The problem is that these new fundamentalists, who are, admittedly, evangelicals too, are not easy to identify. They pass themselves off as mainstream evangelicals, the heirs of Carl Henry, for example. Henry, however, denied that inerrancy was a litmus test of authentic evangelical faith. And, as strongly opinionated as he was about many matters, he attempted to keep the evangelical “tent” broad and inclusive.
I identify the new fundamentalists by their ethos which I find to be similar in many ways to that of the older fundamentalists. They are evangelicals who TEND to 1) spend much energy searching for and identifying heresies among evangelicals, 2) focus a lot of attention on identifying “evangelical boundaries” and solidifying them by demonstrating that some evangelicals are “outside the boundaries,” 3) add non-essential doctrines to the essentials of evangelicalism (boundaries) such as biblical inerrancy, young earth creationism, monergistic salvation and/or penal substitutionary atonement, 4) find nothing of value in non-Christian culture—especially philosophy, psychology and sociology, 5) attempt to frighten the faithful about “doctrinal drift” and “defection from the faith” where those do not really exist.
Remember, I’m talking about an ethos here, not a set of absolute markers or even characteristics those who display them are fully aware of (they would no doubt deny some of them).
Who am I to talk this way? Am I just someone on the sidelines crying “wolf!” when there is no wolf? I don’t think so. Of course, that’s for you to decide. But I have been in this evangelical movement my entire life and have had very keen interest in it most of my adult life.
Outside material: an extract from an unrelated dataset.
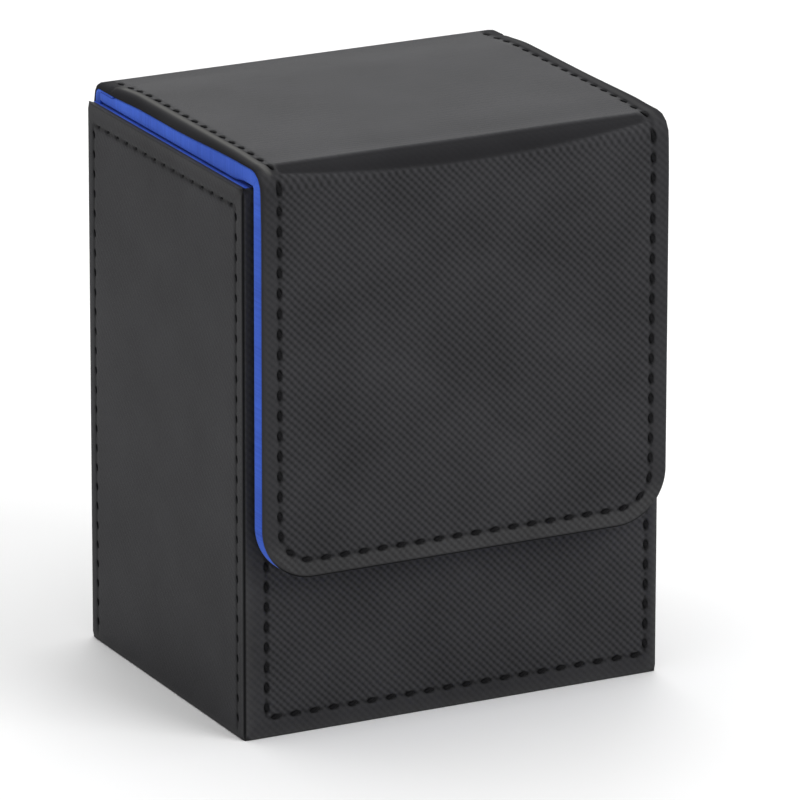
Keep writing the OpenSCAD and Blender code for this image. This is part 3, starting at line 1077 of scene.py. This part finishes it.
floor_end = INNER_D - BASE_GAP
floor_suede = panel("bottom_suede", rectangle(INNER_W - BASE_GAP, -floor_end, floor_end),
                    flat((0, 0, FLOOR_Z), (1, 0, 0), (0, 1, 0)),
                    lambda u, v, d: roll(d, BASE_ROLL) + waves(u, v, 0.03) * smooth(1, 8, d),
                    lambda u, v, d: np.full(len(u), -LINING_T), suede, roll_r=BASE_ROLL,
                    marks=without_wear_or_highlight)
ride(floor_suede, "box", "bottom_lining")


# ---- Suede behind the lid ----

def hinge_profile():
    """Cross-section of the suede from the rear wall's top edge to the lid, close under the leather."""
    gap = 0.03  # to the leather outside it
    corner_r = 0.3  # where it turns down behind the lid's suede
    outer = HINGE_R - HINGE_LEATHER_T - gap
    top = HINGE_TOP - HINGE_LEATHER_T - gap
    bottom = top - HINGE_SUEDE_T
    face = LID_SUEDE_REAR + 0.1
    end = CORE_REAR + 0.06
    low = WALL_H - 0.5
    back_y = HALF_D - COVER_T - gap
    up = [(back_y, z) for z in np.arange(low, HINGE_Z, 0.5)]
    ring = [(HINGE_Y + outer * math.cos(a), HINGE_Z + outer * math.sin(a))
            for a in np.radians(np.arange(0, 91, 9))]
    ring[0] = (back_y, HINGE_Z)
    ahead = [(y, top) for y in np.arange(HINGE_Y - 0.4, end, -0.4)] + [(end, top), (end, bottom)]
    back = [(y, bottom) for y in np.arange(end + 0.4, face - 0.2, 0.4)]
    turn = [(face - corner_r + corner_r * math.sin(a), bottom - corner_r + corner_r * math.cos(a))
            for a in np.radians((0, 30, 60, 90))]
    down = [(face, z) for z in np.arange(bottom - 0.8, low, -0.5)] + [(face, low)]
    return [*up, *ring, *ahead, *back, *turn, *down]


hinge_suede = bar("hinge_suede", hinge_profile(), LID_HALF_W, roll_r=0.18, material=suede,
                  uv_start=-20.0)
bend(hinge_suede, ("box", "lid"), HINGE_BEND, "suede_lining", "rear_hinge_lining")


# ---- Floor and lights ----

def make_stage():
    mesh = bpy.data.meshes.new("floor")
    size = 4.0
    corners = [(-size, -size, 0), (size, -size, 0), (size, size, 0), (-size, size, 0)]
    mesh.from_pydata(corners, [], [(0, 1, 2, 3)])
    material, tree, shader = new_material("floor")
    feed(tree, shader, {"Base Color": (0.9, 0.9, 0.9, 1), "Roughness": 0.9,
                        "Specular IOR Level": 0.0})
    mesh.materials.append(material)
    floor = bpy.data.objects.new("floor", mesh)
    bpy.context.scene.collection.objects.link(floor)


def area_light(name, place, aim, size, power):
    data = bpy.data.lights.new(name, "AREA")
    data.shape = "SQUARE"
    data.size = size
    data.energy = power
    light = bpy.data.objects.new(name, data)
    bpy.context.scene.collection.objects.link(light)
    light.location = place
    light.rotation_euler = (Vector(aim) - Vector(place)).to_track_quat("-Z", "Y").to_euler()


make_stage()
area_light("overhead", (0, 0.15, 1.1), (0, 0, 0), 1.4, 11)
area_light("front", (0.6, -1.0, 0.9), (0, 0, 0.05), 0.8, 9.5)
area_light("back", (0.5, 1.5, 0.95), (0, 0, 0.1), 1.4, 9)
world = bpy.data.worlds.new("studio")
world.use_nodes = True
world.node_tree.nodes["Background"].inputs[0].default_value = (1, 1, 1, 1)
world.node_tree.nodes["Background"].inputs[1].default_value = 0.36
bpy.context.scene.world = world
bpy.context.scene.view_settings.view_transform = "Standard"


# ---- The area that the notch cuts out of a wall's leather ----

def outline_area(loop):
    """Area of a closed outline."""
    ahead = np.roll(loop, -1, axis=0)
    return abs((loop[:, 0] * ahead[:, 1] - ahead[:, 0] * loop[:, 1]).sum()) / 2


NOTCH_AREA = 2 * WALL_EDGE * WALL_H - outline_area(fillet_loop(notched(WALL_EDGE, 0)))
I have been editor of an evangelical scholarly journal, contributing editor to Christianity Today for quite a few years, chair of the Evangelical Studies Group of the American Academy of Religion, professor of theology in three Christian universities strongly historically identified with evangelicalism, author of numerous articles and several books dealing with evangelicalism. I have seen with my own eyes and experienced directly this attempted takeover of the evangelical movement by new fundamentalists.
An analogy is what has happened to the Republican Party in the United States. I can remember when it included influential moderates such as Nelson Rockefeller, John Anderson, Mark Hatfield and many others. Now moderates are unwelcome in the party. The party has been virtually taken over by people who in the 1950s and 1960s would have been considered radically right wing in their economic views.
People ask me all the time “Roger, why don’t you just give up calling yourself ‘evangelical’ and admit you’ve lost it? ‘Evangelical’ now means ‘fundamentalist’.” Call me stubborn and a champion of lost causes, but even if I go to my grave the only moderate evangelical left that’s what I will be calling myself. I hope others will join me in this and not abandon the label and the movement to the new fundamentalists. (Many of the people who ask me that still call themselves Baptist when, to most people in America, “Baptist” is virtually equated with “fundamentalist.” Why don’t they give up calling themselves Baptist?)
Something I’ve been reading set me off on this post. I’ve been reading articles by a certain, not-to-be-named evangelical philosopher/theologian who finds something good and right and helpful in a postmodern, even deconstructionist, philosopher’s musings. He carefully dissects the philosopher’s thoughts, pointing out the benefit for all Christians, evangelicals included, of exposure of idols, while also pointing out areas of the philosopher’s thought that are theologically weak and probably should be avoided. But he’s very adroit at pointing out the fact that in this particular deconstructionist philosopher’s writings, the non-Christian elements seem to stand in tension with the ideas that are beneficial to Christians. The latter could, if followed out consistently, reform the former and help even this philosopher move closer to the kingdom.
This evangelical philosopher/theologian’s work in the area of postmodernity and deconstruction is profound. It displays first hand acquaintance and real understanding of postmodern philosophy. He does not rely on other evangelical sources; he reads the philosophers themselves. What he finds is not exactly the “standard evangelical line” about postmodernism and deconstructionism. For that alone, being cautiously and critically open to postmodernism and deconstructionism, he was denied tenure at an evangelical institution of higher education. That’s new fundamentalism at work. At that same evangelical institution of higher education, not many years ago, the governing board ordered the president to stop the faculty from introducing liberation theology to students in any manner or form. They did not want the students even to know what liberation theology is. All teaching about liberation theology was to stop. Of course, the president refused and was fired. New fundamentalism at work.
Do I know about these and similar events merely anecdotally? No. I have them from the primary sources. I know people on both sides personally. And I’ve been there myself—in a similar situation where we (theology faculty) were ordered by an administration to cease and desist all teaching about open theism. New fundamentalism at work. I was told face-to-face by a powerful pastor that he would get me fired for not siding with him in his attempt to get an open theist colleague fired. New fundamentalism at work. I was invited to speak at a conference of new fundamentalists (who, of course, consider themselves mainstream evangelicals). Not once during the several days long conference would one of them sit with me at a meal. “Biblical separation” at work, new fundamentalism at work. (No “table fellowship” with heretics!)
Something truly awful is stirring within evangelicalism. It’s directly analogous to what has happened in the Republican Party. I call on moderate evangelical leaders to stand up and speak out against it. So far most have not. None dare call it fundamentalism.